Amazing 'smart knife' detects cancer during surgery
The iKnife knows within three seconds if the tissue a surgeon is cutting is cancerous.
Fri, Jul 19 2013 at 11:27 AM
Photo: Imperial College of London
Now here's a smart idea: a knife that knows when it is cutting cancer. The amazing new "iKnife," developed by doctors at the Imperial College of London, could one day soon revolutionize cancer surgery and help doctors remove more cancerous tumors than they are able to do today.
In order to understand how the iKnife works, it's important to understand how cancer surgeries work. Most cancer surgeries today use something called an electrosurgical device. It's not really a scalpel: it produces a burst of heat that vaporizes cancer tumors.
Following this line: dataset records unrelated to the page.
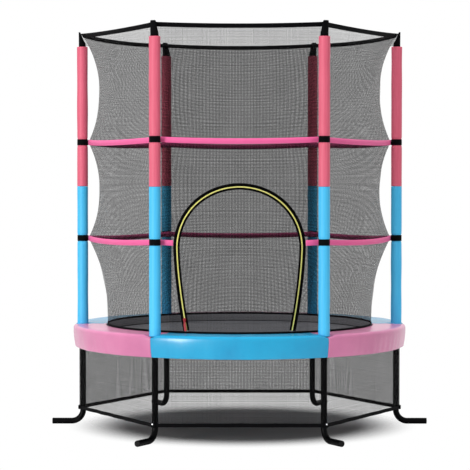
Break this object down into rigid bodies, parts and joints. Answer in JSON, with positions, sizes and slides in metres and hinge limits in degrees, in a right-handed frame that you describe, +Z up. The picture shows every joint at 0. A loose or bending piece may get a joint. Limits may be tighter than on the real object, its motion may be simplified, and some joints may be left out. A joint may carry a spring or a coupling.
{
  "type": "trampoline",
  "caption": "Small round trampoline with a padded rim, a tall safety net on foam-covered poles, an arched zip door and a skirt.",
  "frame": {"origin": "on the floor under the middle of the mat", "axes": "+Z up; the door faces -Y; two of the six poles stand on the X axis"},
  "size_m": [1.584, 1.3968, 1.653],
  "materials": {
    "frame_black": "satin",
    "plug_black": "matte",
    "foam_blue": "satin",
    "foam_pink": "satin",
    "tape_black": "matte",
    "net_black": "matte",
    "strap_pink": "satin",
    "zip_yellow": "satin",
    "zip_red": "gloss",
    "mat_black": "matte",
    "zinc_steel": "satin",
    "pad_pink": "gloss",
    "pad_blue": "gloss"
  },
  "bodies": {
    "frame": {"rail_1": "frame_black", "rail_2": "frame_black", "rail_3": "frame_black", "rail_4": "frame_black", "rail_5": "frame_black", "rail_6": "frame_black", "leg_1": "frame_black", "leg_2": "frame_black", "leg_3": "frame_black", "leg_4": "frame_black", "leg_5": "frame_black", "leg_6": "frame_black", "corner_tees": "frame_black", "lower_poles": "frame_black", "upper_poles": "frame_black", "foot_plugs": "plug_black", "pole_caps": "plug_black", "blue_sleeves": "foam_blue", "pink_sleeves": "foam_pink", "upper_bands": "tape_black", "lower_bands": "tape_black", "net_hem": "tape_black", "net_foot_tape": "tape_black", "corner_pockets": "tape_black", "zip_tape": "tape_black", "pad_binding": "tape_black", "skirt_hem": "tape_black", "skirt_ties": "tape_black", "mat_border": "tape_black", "net_right_back": "net_black", "net_back": "net_black", "net_left_back": "net_black", "net_left_front": "net_black", "net_front": "net_black", "net_right_front": "net_black", "skirt_net": "net_black", "upper_strap": "strap_pink", "lower_strap": "strap_pink", "zip_teeth": "zip_yellow", "v_rings": "zinc_steel", "springs": "zinc_steel", "rail_screws": "zinc_steel", "pad_right_back": "pad_blue", "pad_back": "pad_pink", "pad_left_back": "pad_blue", "pad_left_front": "pad_pink", "pad_front": "pad_blue", "pad_right_front": "pad_pink"},
    "mat": {"mat": "mat_black"},
    "door": {"door_panel": "net_black", "door_tape": "tape_black", "door_teeth": "zip_yellow"},
    "slider": {"zip_slider": "zip_red"},
    "pull": {"zip_pull": "zip_red"}
  },
  "joints": [
    {"name": "mat_bounce", "type": "slide", "parent": "frame", "child": "mat", "axis": [0, 0, 1], "range_m": [-0.15, 0.02], "stiffness_N_per_m": 4000, "springref_m": 0.0013},
    {"name": "door_open", "type": "hinge", "parent": "frame", "child": "door", "pos_m": [0, -0.51, 0.434], "axis": [-1, 0, 0], "range_deg": [0, 95]},
    {"name": "zip_slide", "type": "slide", "parent": "frame", "child": "slider", "axis": [-0.1462, -0.0583, 0.9875], "range_m": [0, 0.13]},
    {"name": "pull_swing", "type": "hinge", "parent": "slider", "child": "pull", "pos_m": [-0.21758, -0.52088, 0.4771], "axis": [-0.9121, 0.3945, -0.1117], "range_deg": [-4, 150]}
  ]
}
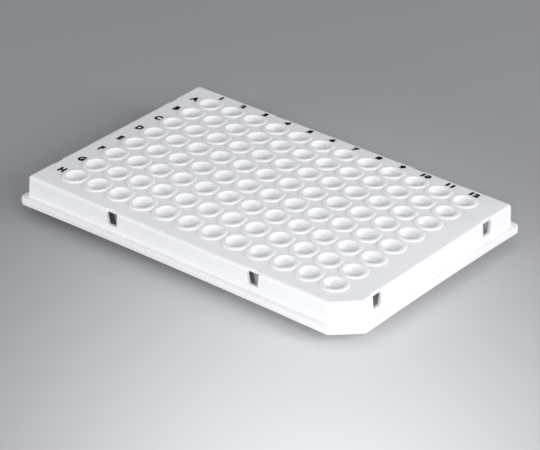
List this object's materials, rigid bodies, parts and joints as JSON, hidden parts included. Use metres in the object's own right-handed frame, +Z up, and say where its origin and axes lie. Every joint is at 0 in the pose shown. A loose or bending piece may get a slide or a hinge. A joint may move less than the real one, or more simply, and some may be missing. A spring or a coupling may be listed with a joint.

Doctors don't know for sure if the tissue they are cutting is cancerous without having it tested — a process that can take 30 minutes.
Bu where there is heat, of course, there is smoke, and surgical procedures are often accompanied by the sharp smell of the tumors being burned out of a patient's body. The iKnife takes advantage of that smoke. A small "chimney" near the tip sucks in the smoke, analyzes it, and almost instantly — less than 1 second — lets a surgeon know if the flesh being cut is cancerous. If a nearby monitor displays green, the tissue is healthy. If the display flashes red, the tissue is cancerous.
In addition to providing real-time analysis and speeding up surgeries, the device may offer surgeons the ability to cut out more cancer than they can today. Many surgeries today try to cut out entire tumors, but later tests and scans reveal that a portion is left behind. The iKnife could help solve that problem. "We believe it has the potential to reduce tumor recurrence rates and enable more patients to survive," inventor Zoltan Takats said in a press release this week.
The research behind the iKnife and the mass spectrometry used to analyze the smoke produced during surgery was published July 17 in the journal Science Translational Medicine. Doctors also demonstrated it to the media — using a piece of pig's liver.
Although the iKnife has been tested in 81 surgeries it still needs additional studies and regulatory approval before it can actually make its way to market.